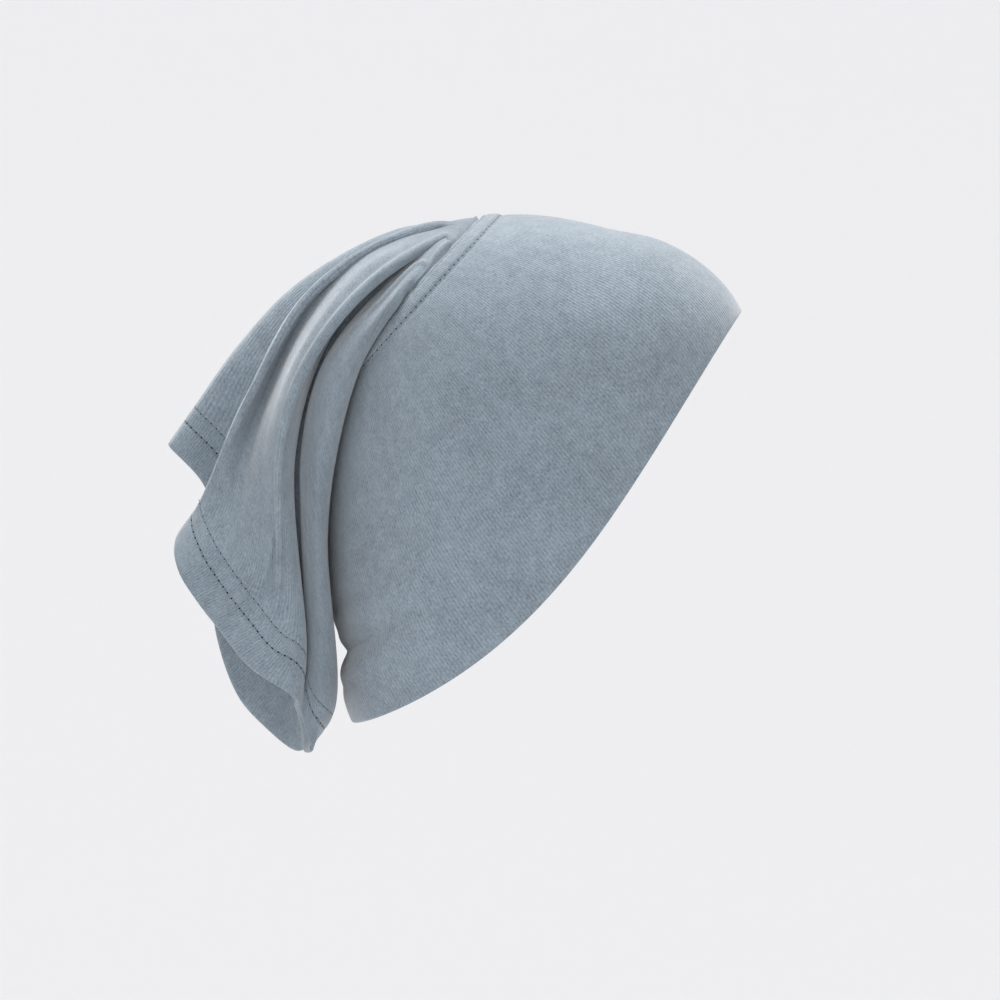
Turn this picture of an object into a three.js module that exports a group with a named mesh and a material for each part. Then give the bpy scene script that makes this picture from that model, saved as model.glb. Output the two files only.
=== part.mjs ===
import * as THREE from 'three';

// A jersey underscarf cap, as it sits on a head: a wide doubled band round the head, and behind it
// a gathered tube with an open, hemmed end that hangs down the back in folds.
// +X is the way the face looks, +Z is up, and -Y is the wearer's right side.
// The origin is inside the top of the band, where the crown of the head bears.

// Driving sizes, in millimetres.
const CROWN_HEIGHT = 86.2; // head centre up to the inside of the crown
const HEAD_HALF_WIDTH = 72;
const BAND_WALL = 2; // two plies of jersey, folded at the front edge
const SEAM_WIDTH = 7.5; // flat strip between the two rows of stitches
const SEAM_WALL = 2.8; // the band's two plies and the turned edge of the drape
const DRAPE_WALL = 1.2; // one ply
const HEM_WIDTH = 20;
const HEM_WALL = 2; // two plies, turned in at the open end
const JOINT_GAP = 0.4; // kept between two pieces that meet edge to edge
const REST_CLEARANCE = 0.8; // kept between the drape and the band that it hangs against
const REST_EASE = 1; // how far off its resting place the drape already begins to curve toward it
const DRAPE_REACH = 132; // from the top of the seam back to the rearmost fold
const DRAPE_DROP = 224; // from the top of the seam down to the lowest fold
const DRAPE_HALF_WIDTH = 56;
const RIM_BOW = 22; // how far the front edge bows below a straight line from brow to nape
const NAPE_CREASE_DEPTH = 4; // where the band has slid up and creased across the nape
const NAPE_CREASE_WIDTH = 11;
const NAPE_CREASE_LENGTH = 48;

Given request
Each line above is to be repeated exactly.

Task solution
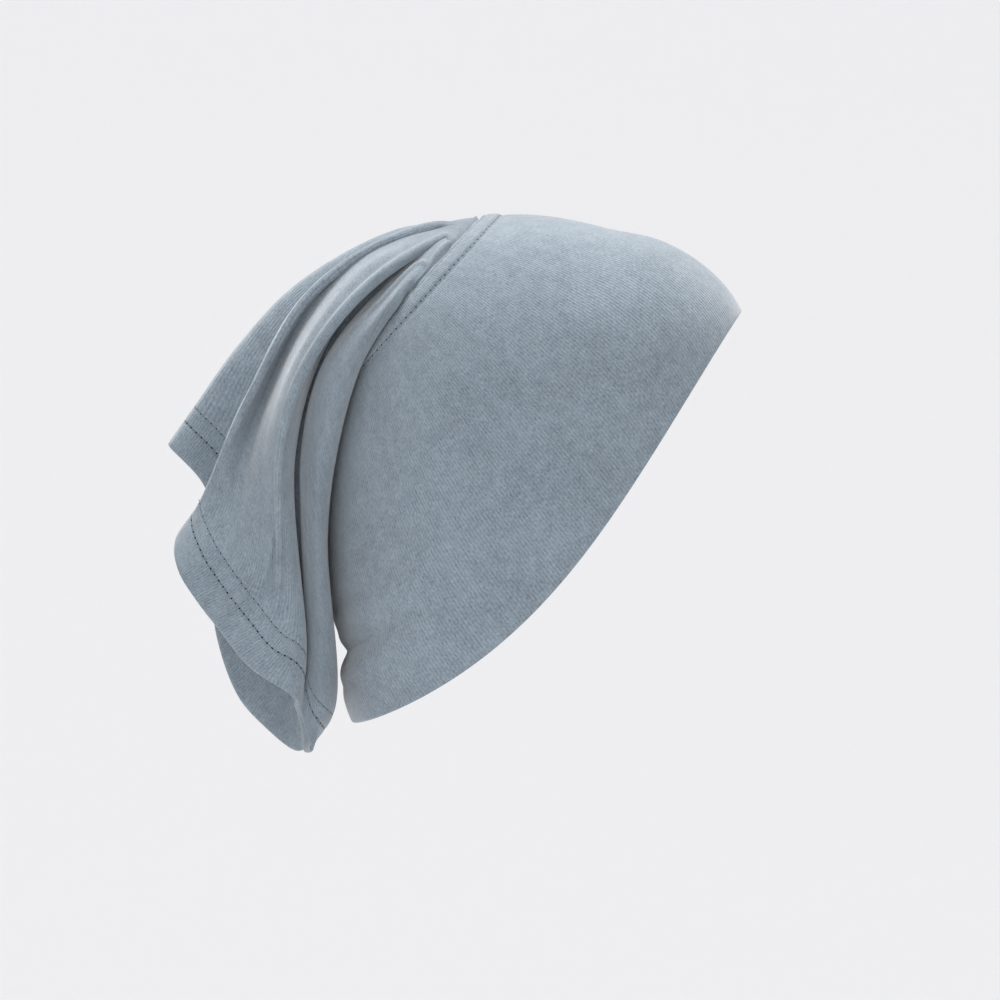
Turn this picture of an object into a three.js module that exports a group with a named mesh and a material for each part. Then give the bpy scene script that makes this picture from that model, saved as model.glb. Output the two files only.
=== part.mjs ===
import * as THREE from 'three';

// A jersey underscarf cap, as it sits on a head: a wide doubled band round the head, and behind it
// a gathered tube with an open, hemmed end that hangs down the back in folds.
// +X is the way the face looks, +Z is up, and -Y is the wearer's right side.
// The origin is inside the top of the band, where the crown of the head bears.

// Driving sizes, in millimetres.
const CROWN_HEIGHT = 86.2; // head centre up to the inside of the crown
const HEAD_HALF_WIDTH = 72;
const BAND_WALL = 2; // two plies of jersey, folded at the front edge
const SEAM_WIDTH = 7.5; // flat strip between the two rows of stitches
const SEAM_WALL = 2.8; // the band's two plies and the turned edge of the drape
const DRAPE_WALL = 1.2; // one ply
const HEM_WIDTH = 20;
const HEM_WALL = 2; // two plies, turned in at the open end
const JOINT_GAP = 0.4; // kept between two pieces that meet edge to edge
const REST_CLEARANCE = 0.8; // kept between the drape and the band that it hangs against
const REST_EASE = 1; // how far off its resting place the drape already begins to curve toward it
const DRAPE_REACH = 132; // from the top of the seam back to the rearmost fold
const DRAPE_DROP = 224; // from the top of the seam down to the lowest fold
const DRAPE_HALF_WIDTH = 56;
const RIM_BOW = 22; // how far the front edge bows below a straight line from brow to nape
const NAPE_CREASE_DEPTH = 4; // where the band has slid up and creased across the nape
const NAPE_CREASE_WIDTH = 11;
const NAPE_CREASE_LENGTH = 48;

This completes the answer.